Patrick agreed. She clasped her bible in both hands and thanked him effusively.

He invited her to sit. After a brief hesitation she sat carefully on the edge of one of the wickerwork chairs. ‘Do you think it is bad that you can’t spend the night together
whenever you like?’ he asked.

She frowned. ‘Bad, massa?’

‘Wrong, not right. Do you dislike it?’

She opened her eyes wide. ‘No, no, not bad. To be every night with a man, that is bad. When you are young maybe is all right but when you are older’ – she closed her eyes and
shook her head, smiling – ‘when you are older once every two, three weeks maybe is enough. Anyway, he is a lazy man. Every time I have to do his washing and he never go to church,
never.’

‘Do you ask him to go?’

‘Yes, but he sleep, always he sleep. He say he is too tired and will go next week. He is lazy man.’

She laughed and he noticed for the first time that one of her teeth was missing. He could not understand how he had not noticed it before and thereafter never saw her laugh without wondering how
he could have missed it. She went to church that afternoon and went again, as she had said, that evening.

It was also evening when he rang Joanna, his now customary glass of wine by the telephone. She sounded friendly and relaxed and began by apologising. Jim was there when he rang before. They were
having a sort of row and it was a bit awkward. Patrick apologised without meaning it and, encouraged by her manner, suggested dinner rather than lunch. She agreed.

‘Did Jim know it was me?’ he asked.

‘Yes. Well, he asked who it was and I told him.’

‘Did he mind?’

‘I don’t know. He didn’t say much. Perhaps he did. I was just glad of the silence.’ She laughed and he imagined her turning her head and pushing back her hair.

He put the phone down, his feet up and poured himself another glass. With effortless accuracy he tossed the empty bottle into the wastepaper basket and described Joanna to Snap.

8

T
he telegram was addressed to the British Ambassador and marked Personal. It read: FUNDS LOW STOP NO COMMS LONDON STOP SEND MONEY HOTEL STOP
PROGRESS SOON STOP MACKENZIE END. It had been sent from a well-known hotel on the coast. Sir Wilfrid pushed it into Patrick’s hand as staff gathered for the ambassador’s weekly
meeting.

‘Come to my room afterwards,’ he murmured.

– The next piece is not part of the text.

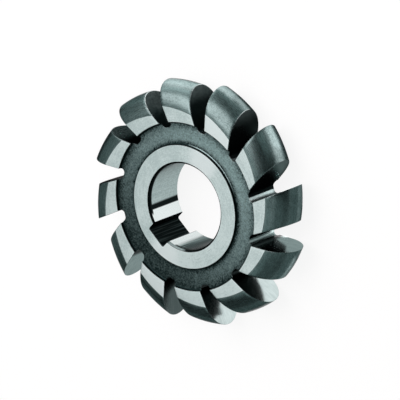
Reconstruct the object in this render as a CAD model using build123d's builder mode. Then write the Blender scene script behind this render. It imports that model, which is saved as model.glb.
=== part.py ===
from build123d import *
from math import asin, degrees, hypot, radians, sin, sqrt
import os

# Convex radius cutter: a disc of hardened steel with twelve form-relieved teeth. Each tooth is a half
# round across its width, and together they mill a concave groove. Lengths are in millimetres and angles
# in degrees. The axis is Z, the lower side face lies on the XY plane and the keyway points towards -Y.

# Form and overall size
form_radius = 6.0
side_grind = 0.015  # ground off each side of the half round, so that the tooth flats end in a crisp edge
cutting_diameter = 63.0
tooth_count = 12

# Bore for an arbor, with its keyway
bore_diameter = 22.0
bore_chamfer = 0.45
keyway_width = 6.0
keyway_depth = 24.1  # from the keyway's floor to the opposite wall of the bore
keyway_fillet = 0.5

# Ring recess in each side face, between the land around the bore and the flats of the teeth
land_diameter = 31.4
recess_diameter = 42.9
recess_depth = 0.8
recess_chamfer = 0.5  # along the foot of both walls

# Teeth, and the gullets between them
rake_angle = 9.0
relief_fall = 2.75  # how far the form falls towards the axis over one tooth pitch
gullet_inset = 1.35  # how far a gullet's floor lies inside the recess's edge
gullet_width = 3.05  # across the gullet at the recess's edge
gullet_angle = 24.5  # between a cutting face and the heel of the tooth ahead of it
gullet_fillet = 0.9

# The side faces are almost tangent to the half round
width = 2 * (form_radius - side_grind)
tip_radius = cutting_diameter / 2
bore_radius = bore_diameter / 2
land_radius = land_diameter / 2
recess_radius = recess_diameter / 2
gullet_floor_radius = recess_radius - gullet_inset
keyway_floor = keyway_depth - bore_radius
pitch_angle = 360 / tooth_count
clear_distance = tip_radius + width  # from the axis, clear of the cutter on every side

# Tooth frame: its X axis is parallel to one cutting face, which misses the axis by face_offset. It is
# turned so that the gullet ahead of that face opens over the keyway.
face_offset = tip_radius * sin(radians(rake_angle))
face_polar_angle = -degrees(asin(face_offset / recess_radius))
gullet_half_span = degrees(asin(gullet_width / 2 / recess_radius))
mid_plane = Plane.XY.offset(width / 2)
axial_plane = Plane(mid_plane.origin, x_dir=(1, 0, 0), z_dir=(0, -1, 0))
tooth_frame = mid_plane.rotated((0, 0, -90 - face_polar_angle - gullet_half_span))

# Flanks of that gullet, and the apex inside the hub where their lines meet
face_direction = Vector(1, 0)
heel_direction = face_direction.rotate(Axis.Z, gullet_angle)
middle_direction = face_direction.rotate(Axis.Z, gullet_angle / 2)
face_foot = Vector(recess_radius, 0).rotate(Axis.Z, face_polar_angle)
heel_foot = face_foot.rotate(Axis.Z, 2 * gullet_half_span)
gullet_apex = heel_foot - heel_direction * ((heel_foot.Y - face_foot.Y) / sin(radians(gullet_angle)))

# Relief: the form is turned about an axis set off from the cutter's own, square to the tip's radius, so
# that it falls steadily from the cutting edge to the heel
tip = Vector(sqrt(tip_radius**2 - face_offset**2), -face_offset)
relief_offset = relief_fall / radians(pitch_angle)
relief_radius = hypot(tip_radius, relief_offset)
relief_origin = tooth_frame.from_local_coords(tip.normalized().rotate(Axis.Z, 90) * relief_offset)
tip_direction = (tooth_frame.from_local_coords(tip) - relief_origin).normalized()

# One tooth with its foot in the hub: the form is revolved past both neighbouring gullets and trimmed
# along their middles
start_direction = tip_direction.rotate(Axis.Z, pitch_angle / 2)
start_plane = Plane(relief_origin, x_dir=start_direction, z_dir=start_direction.cross(Vector(0, 0, 1)))
flat_end = relief_radius - form_radius + sqrt(form_radius**2 - (width / 2) ** 2)

with BuildPart() as tooth:
    with BuildSketch(start_plane):
        with BuildLine():
            Polyline((flat_end, -width / 2), (land_radius, -width / 2),
                     (land_radius, width / 2), (flat_end, width / 2))
            ThreePointArc((flat_end, width / 2), (relief_radius, 0), (flat_end, -width / 2))
        make_face()
    revolve(axis=Axis(relief_origin, (0, 0, -1)), revolution_arc=2 * pitch_angle)
    with BuildSketch(tooth_frame):
        gullet_mouth = gullet_apex + middle_direction * clear_distance
        with BuildLine():
            Polyline(gullet_apex, gullet_mouth, gullet_mouth.rotate(Axis.Z, -pitch_angle),
                     gullet_apex.rotate(Axis.Z, -pitch_angle), close=True)
        make_face()
    extrude(amount=width, both=True, mode=Mode.INTERSECT)

# One gullet in the tooth frame: a V whose floor is concentric with the bore
with BuildSketch() as gullet:
    with BuildLine():
        Polyline(gullet_apex, gullet_apex + face_direction * clear_distance,
                 gullet_apex + heel_direction * clear_distance, close=True)
    make_face()
    Circle(gullet_floor_radius, mode=Mode.SUBTRACT)
    fillet(gullet.vertices().sort_by_distance((0, 0, 0))[:2], gullet_fillet)

with BuildPart() as radius_cutter:
    # Hub with its chamfered bore, reaching into the feet of the teeth
    with BuildSketch(mid_plane):
        Circle(recess_radius + recess_depth)
        Circle(bore_radius, mode=Mode.SUBTRACT)
    extrude(amount=width / 2, both=True)
    bore_wall = radius_cutter.faces().filter_by(GeomType.CYLINDER).sort_by(SortBy.RADIUS)[0]
    chamfer(bore_wall.edges().filter_by(GeomType.CIRCLE), bore_chamfer)

    with PolarLocations(0, tooth_count):
        add(tooth.part)

    # Ring recess in both side faces
    with BuildSketch(axial_plane) as recess:
        with Locations((land_radius, width / 2 - recess_depth)):
            Rectangle(recess_radius - land_radius, width, align=Align.MIN)
        chamfer(recess.vertices().group_by(Axis.Y)[0], recess_chamfer)
        mirror(about=Plane.XZ)
    revolve(axis=Axis.Z, mode=Mode.SUBTRACT)

    with BuildSketch(tooth_frame):
        with PolarLocations(0, tooth_count):
            add(gullet.sketch)
    extrude(amount=width, both=True, mode=Mode.SUBTRACT)

    with BuildSketch(mid_plane) as keyway:
        Rectangle(keyway_width, keyway_floor, align=(Align.CENTER, Align.MAX))
        fillet(keyway.vertices().group_by(Axis.Y)[0], keyway_fillet)
    extrude(amount=width, both=True, mode=Mode.SUBTRACT)

radius_cutter.part.label = "radius_cutter"
os.makedirs("parts", exist_ok=True)
export_step(radius_cutter.part, "parts/radius_cutter.step")
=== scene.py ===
from math import acos, asin, atan2, cos, degrees, hypot, pi, radians, sin, sqrt

import bmesh
import bpy
from mathutils import Matrix, Vector


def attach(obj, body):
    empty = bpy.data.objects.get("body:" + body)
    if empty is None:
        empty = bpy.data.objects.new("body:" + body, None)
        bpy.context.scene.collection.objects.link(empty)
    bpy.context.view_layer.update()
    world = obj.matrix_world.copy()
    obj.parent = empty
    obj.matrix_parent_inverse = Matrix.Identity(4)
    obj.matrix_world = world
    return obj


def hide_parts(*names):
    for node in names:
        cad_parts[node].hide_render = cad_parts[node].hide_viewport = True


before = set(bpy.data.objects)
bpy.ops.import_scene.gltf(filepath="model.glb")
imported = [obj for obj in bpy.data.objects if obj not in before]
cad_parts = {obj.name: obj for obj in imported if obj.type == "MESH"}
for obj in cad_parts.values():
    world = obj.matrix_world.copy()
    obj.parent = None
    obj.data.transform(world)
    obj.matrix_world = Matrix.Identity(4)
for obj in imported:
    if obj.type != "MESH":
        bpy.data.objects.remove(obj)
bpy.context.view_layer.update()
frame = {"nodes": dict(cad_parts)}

millimetre = 0.001
print("frame loaded, nodes:", ", ".join(frame["nodes"]))


# Shader helpers: an expression on Values adds its Math nodes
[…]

During the meeting Sir Wilfrid sat at the head of a long table with everyone else ranged along it in order of consequence. There was an empty place next to him where the counsellor, who was on
mid-tour leave, normally sat. On the other side and slightly lower was Clifford, next to him Philip. Opposite Philip sat the defence attaché and next to him the commercial officer. At the
far end of the table there was a silent jockeying for position between the security officer, the senior registry clerk, Miss Teale, the press officer and the commercial officer’s assistant.
The British Council representative who was always invited through either courtesy or habit sat on a chair at one side as if to preserve his political virginity. Patrick sat next to Philip.